***** AVAILABLE DATA *****
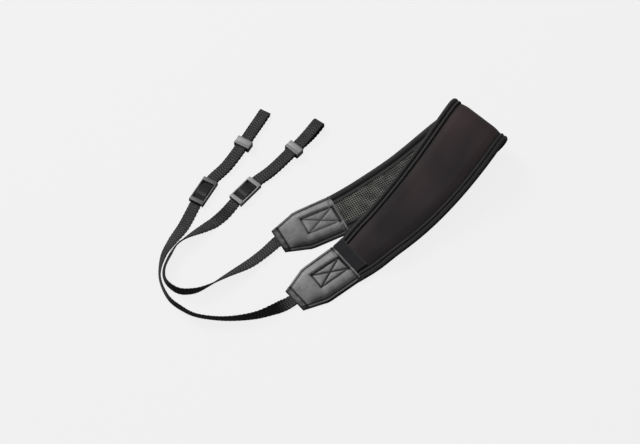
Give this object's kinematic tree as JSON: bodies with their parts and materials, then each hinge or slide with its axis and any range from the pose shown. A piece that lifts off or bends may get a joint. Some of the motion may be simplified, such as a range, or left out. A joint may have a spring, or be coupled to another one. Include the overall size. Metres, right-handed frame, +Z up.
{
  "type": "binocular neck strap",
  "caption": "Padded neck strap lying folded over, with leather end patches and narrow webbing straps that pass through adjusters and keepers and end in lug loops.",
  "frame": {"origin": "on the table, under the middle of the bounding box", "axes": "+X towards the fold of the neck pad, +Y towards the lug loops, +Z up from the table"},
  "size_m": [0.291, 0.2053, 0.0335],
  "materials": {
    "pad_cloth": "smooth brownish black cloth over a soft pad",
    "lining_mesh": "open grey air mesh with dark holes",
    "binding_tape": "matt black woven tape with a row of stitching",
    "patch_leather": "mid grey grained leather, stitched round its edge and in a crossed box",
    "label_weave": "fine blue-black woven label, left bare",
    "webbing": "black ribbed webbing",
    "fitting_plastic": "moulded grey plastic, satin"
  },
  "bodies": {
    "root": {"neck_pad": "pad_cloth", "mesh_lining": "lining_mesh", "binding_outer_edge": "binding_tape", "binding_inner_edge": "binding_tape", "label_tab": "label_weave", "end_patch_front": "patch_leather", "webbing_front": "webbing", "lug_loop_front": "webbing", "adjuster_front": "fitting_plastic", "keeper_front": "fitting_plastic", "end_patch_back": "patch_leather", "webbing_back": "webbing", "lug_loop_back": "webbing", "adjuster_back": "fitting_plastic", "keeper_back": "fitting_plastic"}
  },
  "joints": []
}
*****
Extract all the material, leaving every line as it is.

RESULT BELOW:
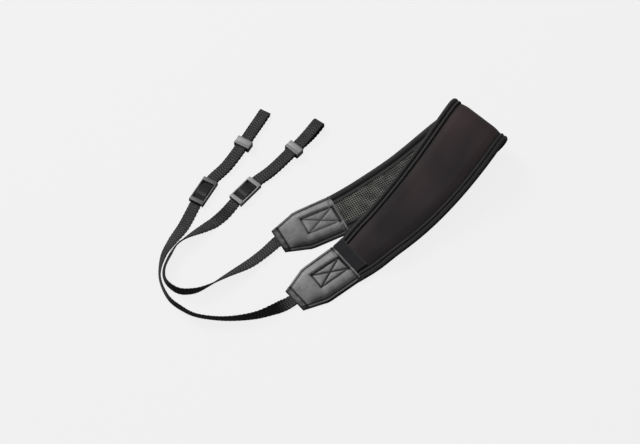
Give this object's kinematic tree as JSON: bodies with their parts and materials, then each hinge or slide with its axis and any range from the pose shown. A piece that lifts off or bends may get a joint. Some of the motion may be simplified, such as a range, or left out. A joint may have a spring, or be coupled to another one. Include the overall size. Metres, right-handed frame, +Z up.
{
  "type": "binocular neck strap",
  "caption": "Padded neck strap lying folded over, with leather end patches and narrow webbing straps that pass through adjusters and keepers and end in lug loops.",
  "frame": {"origin": "on the table, under the middle of the bounding box", "axes": "+X towards the fold of the neck pad, +Y towards the lug loops, +Z up from the table"},
  "size_m": [0.291, 0.2053, 0.0335],
  "materials": {
    "pad_cloth": "smooth brownish black cloth over a soft pad",
    "lining_mesh": "open grey air mesh with dark holes",
    "binding_tape": "matt black woven tape with a row of stitching",
    "patch_leather": "mid grey grained leather, stitched round its edge and in a crossed box",
    "label_weave": "fine blue-black woven label, left bare",
    "webbing": "black ribbed webbing",
    "fitting_plastic": "moulded grey plastic, satin"
  },
  "bodies": {
    "root": {"neck_pad": "pad_cloth", "mesh_lining": "lining_mesh", "binding_outer_edge": "binding_tape", "binding_inner_edge": "binding_tape", "label_tab": "label_weave", "end_patch_front": "patch_leather", "webbing_front": "webbing", "lug_loop_front": "webbing", "adjuster_front": "fitting_plastic", "keeper_front": "fitting_plastic", "end_patch_back": "patch_leather", "webbing_back": "webbing", "lug_loop_back": "webbing", "adjuster_back": "fitting_plastic", "keeper_back": "fitting_plastic"}
  },
  "joints": []
}